Twelve new kennels for dangerous dogs at the Domestic Animal Services (DAS) shelter in Symonston will set the ACT Government back almost $840,000, but will provide a safer working environment for staff.
The new kennels will provide inbuilt heating and cooling and have a large outdoor area where the dogs can exercise. The kennel doors will be operated via a pulley system and sliding door to minimise staff interaction with the dogs.
The design also means staff can feed the dog, allow it to exercise and clean its kennel while remaining at a safe distance from the animal, City Services Minister Chris Steel said.
“The ACT Government consulted with appropriate stakeholders during the design process for the dangerous dog kennel project to ensure the design and specifications met animal welfare standards and requirements,” Mr Steel said.
Construction on the kennel is scheduled to begin in August.

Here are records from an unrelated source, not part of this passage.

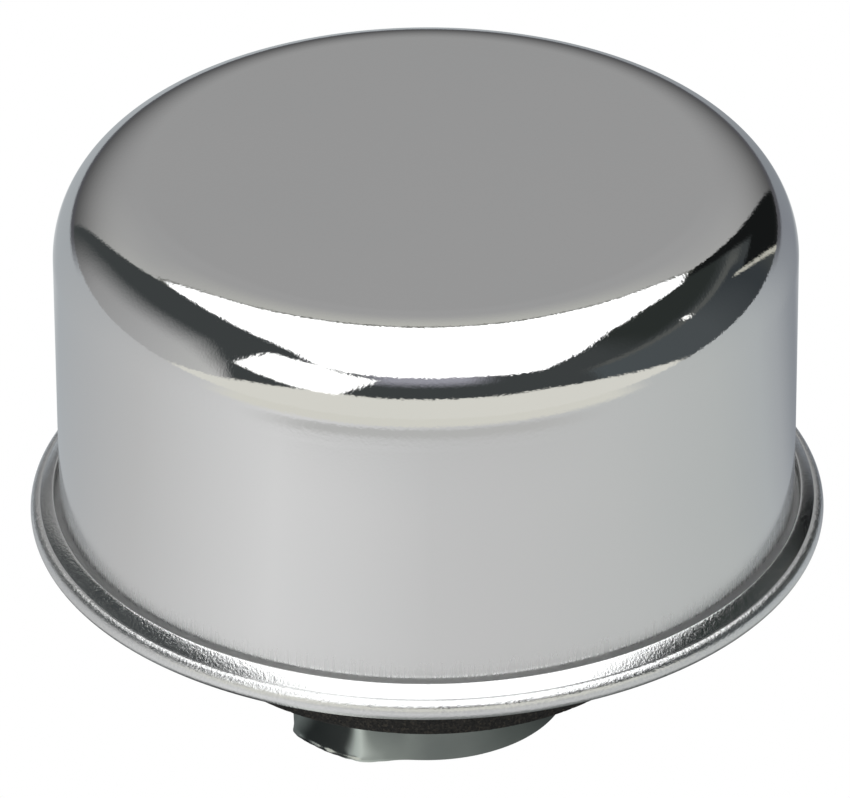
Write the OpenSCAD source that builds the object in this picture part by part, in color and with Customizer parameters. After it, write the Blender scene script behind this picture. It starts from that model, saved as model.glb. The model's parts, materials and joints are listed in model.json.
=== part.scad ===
// Twist-in crankcase breather: a drawn cap seamed to a dished pan, a bayonet neck, a gasket
// and a mesh filter. The axis is Z, the cap is up, and z = 0 is the neck's bottom edge.

/* [Cap] */
// Outer diameter of the cap just under its shoulder
cap_d = 76; // [70:0.5:100]
// Height of the cap's top above the underside of the rim
cap_h = 40; // [30:0.5:60]
// Outer radius of the shoulder
shoulder_r = 9.4; // [6:0.1:10]
// Growth of the wall's radius down to its root
wall_flare = 0.2; // [0:0.05:0.5]
// Radius of the curve from the wall to the flange
root_r = 1.85; // [1.5:0.05:3]
// Flat part of the flange past the root curve
flange_land = 0.1; // [0.1:0.05:0.6]
// Sheet thickness of the cap
cap_sheet = 0.7; // [0.5:0.05:0.9]

/* [Base pan] */
// Sheet thickness of the pan
pan_sheet = 0.7; // [0.5:0.05:0.9]
// Width of the folded lip, from its edge to the middle of the hem
lip_w = 1.3; // [0.8:0.1:1.6]
// Outer diameter of the dish under the rim
dish_d = 56; // [56:0.5:60]
// Depth of the dish below the rim
dish_depth = 7.7; // [5:0.1:12]
// Outer radius of the bend at the dish's floor
floor_bend_r = 1.5; // [1:0.1:2]
// Radius of the bend under the rim
rim_bend_r = 1.2; // [0.6:0.1:2]
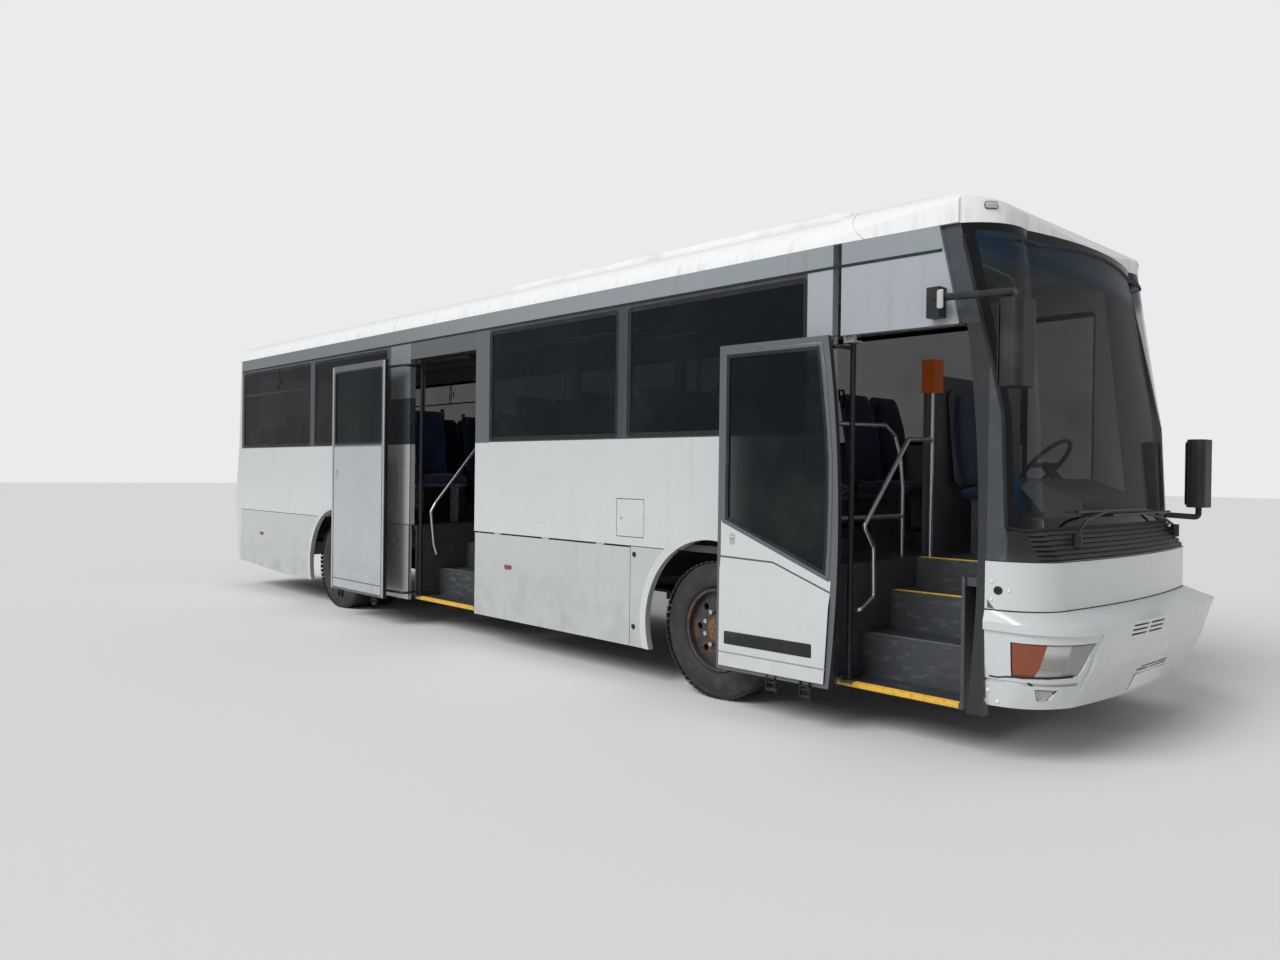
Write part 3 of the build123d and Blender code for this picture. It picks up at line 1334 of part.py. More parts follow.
def grab_rails():
    """Bent rails at both doorways. The front one carries the post of the pass reader."""
    x, s, foot, _ = PASS_BOX
    front = rod(FRONT_GRAB, GRAB_R, 25) + upright(x, s, 1805, foot, GRAB_R)
    screen = rod(SCREEN_GRAB, GRAB_R, 25)
    screen += rod([(-INNER_X + 1, 1640, 1290), (-290, 1640, 1290)], GRAB_R)
    return front, screen, rod(MID_GRAB, GRAB_R, 20)


def pass_box():
    x, s, foot, head = PASS_BOX
    return block(x - 55, x + 55, s - 50, s + 50, foot + SEAT_GAP, head)


def engine():
    gear_front, gear_rear = GEARBOX
    half = RAIL_X - SEAT_GAP
    return [
        block(-half, half, gear_rear + 10, ENGINE_REAR, 470, 1330),
        block(-half, half, gear_front, gear_rear, 450, RAIL_Z[1] - 20),
    ]


def tanks():
    tank = block(RAIL_X + 150, HALF_WIDTH - 90, 3420, 4700, 420, RAIL_Z[1])
    air = [Pos(RAIL_X + 330, y_at(7150), RAIL_Z[1] - 120 - SEAT_GAP) * Rot(90, 0, 0) * Cylinder(120, 700)]
    return [fillet(tank.edges().filter_by(Axis.Y), 60)] + air


def main():
    os.makedirs("parts", exist_ok=True)
    save("wall_left", left_wall())
    save("wall_right", right_wall())
    save("side_glass", panes(LEFT_WINDOWS, 1), panes(RIGHT_WINDOWS, -1), rear_pane())
    save("front_panel", front_panel())
    save("bumper", bumper())
    save("louvre", louvre())
    save("windscreen", windscreen())
    save("screen_frame", *screen_frame())
    save("front_dome", front_dome())
    save("roof", roof())
    save("rear_wall", rear_wall())
    save("engine_hatch", engine_hatch())
    save("skirts", skirts())
    save("arch_lips", arch_lips())
    save("luggage_flap", luggage_flap())
    save("fuel_flap", fuel_flap())
    save("floor", floor())
    save("ceiling", ceiling())
    save("chassis_frame", chassis_frame(), tanks())
    save("front_axle", front_axle())
    save("rear_axle", rear_axle())
    for side, name in ((1, "left"), (-1, "right")):
        tyre_solid, rim_solid = front_wheel(side)
        save(f"front_tyre_{name}", tyre_solid)
        save(f"front_rim_{name}", rim_solid)
        tyres, rims = rear_wheel(side)
        save(f"rear_tyres_{name}", tyres)
        save(f"rear_rims_{name}", rims)
        save(f"knuckle_{name}", knuckle(side))
    save("tie_rod", tie_rod())
    save("front_door_arm", door_arm(FRONT_POST_S, FRONT_SWING_R, FRONT_LEAF_SHIFT, FRONT_ARM_Z, 1300))
    save("mid_door_arm", door_arm(MID_POST_S, MID_SWING_R, MID_LEAF_SHIFT, MID_ARM_Z, 1345))
    leaf, glass = front_door()
    save("front_door_leaf", leaf)
    save("front_door_glass", glass)
    leaf, glass = mid_door()
    save("mid_door_leaf", leaf)
    save("mid_door_glass", glass)
    save("roof_pod", roof_pod())
    save("lamps", front_lamps(), rear_lamps())
    save("mirrors", *mirrors())
    save("wipers", wipers())
    save("dashboard", dashboard(), partition(), pass_box())
    frames, soft = saloon_seats()
    save("saloon_frames", frames)
    save("handrail_left", handrail(1))
    save("handrail_right", handrail(-1))
    save("grab_rails", grab_rails())
    save("seats", soft)
    save("engine", engine())
    print("front post", -PIVOT_X, y_at(FRONT_POST_S), "swing", FRONT_SWING, "radius", FRONT_SWING_R)
    print("mid post", -PIVOT_X, y_at(MID_POST_S), "swing", MID_SWING, "radius", MID_SWING_R)


if __name__ == "__main__":
    main()
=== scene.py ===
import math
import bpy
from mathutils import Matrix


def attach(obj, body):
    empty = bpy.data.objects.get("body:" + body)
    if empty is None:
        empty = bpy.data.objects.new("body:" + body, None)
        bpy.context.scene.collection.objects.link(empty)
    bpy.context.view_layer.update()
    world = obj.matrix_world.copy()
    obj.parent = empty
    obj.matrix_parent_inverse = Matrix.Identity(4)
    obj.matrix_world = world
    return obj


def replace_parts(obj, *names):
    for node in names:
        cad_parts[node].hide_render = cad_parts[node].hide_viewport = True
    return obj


bl_info = {
    "name": "City bus",
    "version": (1, 0, 0),
    "blender": (4, 5, 0),
    "location": "3D View > Sidebar > City bus",
    "description": "Dresses the packed city bus with paint, glass, trim, wheels, seats and a studio",
    "category": "Object",
}

import bmesh
import bpy
from mathutils import Matrix, Vector
from mathutils.bvhtree import BVHTree

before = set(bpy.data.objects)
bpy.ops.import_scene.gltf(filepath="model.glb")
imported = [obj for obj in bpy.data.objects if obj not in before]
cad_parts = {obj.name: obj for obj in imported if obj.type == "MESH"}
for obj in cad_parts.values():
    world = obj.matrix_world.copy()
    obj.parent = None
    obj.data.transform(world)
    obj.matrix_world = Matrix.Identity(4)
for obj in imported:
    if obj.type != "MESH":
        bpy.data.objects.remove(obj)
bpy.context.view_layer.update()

# Body measures in millimetres. A station is a distance behind the bumper's foremost line.
LENGTH = 11350
HALF_WIDTH = 1250
NOSE_HALF_WIDTH = 1205
TAPER_START = 560
TAPER_END = 1560
WAIST = 1818
GUTTER = 2836
FLOOR_TOP = 1010
WHEEL_R = 480
FRONT_LEAF_SHIFT = (170, 780)
MID_LEAF_X = HALF_WIDTH + 230

# Side windows: front station, rear station, foot, head
WINDOW_FOOT = WAIST + 12
WINDOW_HEAD = GUTTER - 30
WINDOW_CORNER = 40
RIGHT_WINDOWS = [
    (s0, s1, WINDOW_FOOT, WINDOW_HEAD) for s0, s1 in ((1750, 3412), (3513, 5225), (7075, 8795), (8895, 10930))
]
LEFT_WINDOWS = [
    (930, 1500, 1420, WINDOW_HEAD),
    *RIGHT_WINDOWS[:2],
    (5325, 6975, WINDOW_FOOT, WINDOW_HEAD),
    *RIGHT_WINDOWS[2:],
]


def mm(value):
    return value / 1000


def at(x, station, z):
    """A place on the bus, from millimetres, in the frame's metres."""
    return Vector((x / 1000, (station - LENGTH / 2) / 1000, z / 1000))


def half_width(station):
    share = (min(max(station, TAPER_START), TAPER_END) - TAPER_START) / (TAPER_END - TAPER_START)
    return NOSE_HALF_WIDTH + share * (HALF_WIDTH - NOSE_HALF_WIDTH)


# Shader and node maths


class Wire:
    """A node's output socket that takes part in sums."""

    def __init__(self, board, socket):
        self.board = board
        self.socket = socket

    def _math(self, operation, first, second):
        return self.board.node("ShaderNodeMath", {"operation": operation}, {0: first, 1: second})

    def __add__(self, other):
        return self._math("ADD", self, other)

    def __radd__(self, other):
        return self._math("ADD", other, self)

    def __mul__(self, other):
        return self._math("MULTIPLY", self, other)

    def __truediv__(self, other):
        return self._math("DIVIDE", self, other)

    def __abs__(self):
        return self._math("ABSOLUTE", self, 0.0)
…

Dog attacks in Canberra are a hot topic for debate after the opposition has repeatedly called for stronger dog attack laws following increasing instances of dog attacks and hospitalisations from attacks.
The Canberra Liberals want the legislation around dog attacks and bites expanded. At the moment, only attacks on humans above a certain severity are reported. The Liberals would like laws expanded to include dog-on-dog attacks.
A year ago, a couple in Flynn were walking their two dogs when they were attacked by two large hunting-type dogs which almost killed their pets. The vet told Shadow Minister for Urban Services Nicole Lawder it was the worst mauling they had seen, but the attacking dogs were still allowed to return home.
“I believe that the problem is that we are letting dangerous dogs – dogs who have already attacked – back into the community,” Ms Lawder said. “Too often, we hear that the dogs involved have previously been reported for other attacks.”
Director of Canberra Veterinary Emergency Services Tracy Hughes says she treats two to three dogs a week that have been injured in dog attacks.
“Dog attacks are not an uncommon thing,” Ms Hughes said.
“As an owner, it is completely traumatic. There are many different reasons for dog attacks. Some dog attacks even happen in their own household when there is jealousy over food.”
A dog mauled a therapy alpaca in March last year so badly that she had to be euthanised.
A dog also killed a woman in her late 40s in September 2017 before attacking police officers who tried to administer first aid after arriving on the scene.
Police attempted to provide first aid to the female victim when the dog then attacked them. The dog had been returned to the woman by authorities only months before after it had viciously attacked another person.
In April 2018, An Independent Review into Dog Management in the ACT outlined 34 recommendations to the Government in response to an increase in dog attacks.
The recommendations included the introduction of a separate category of registration for hunting dogs, and coloured collars to make them easily identifiable.
The Government agreed with 22 of the recommendations, agreed in principle for a further six and noted the remaining six.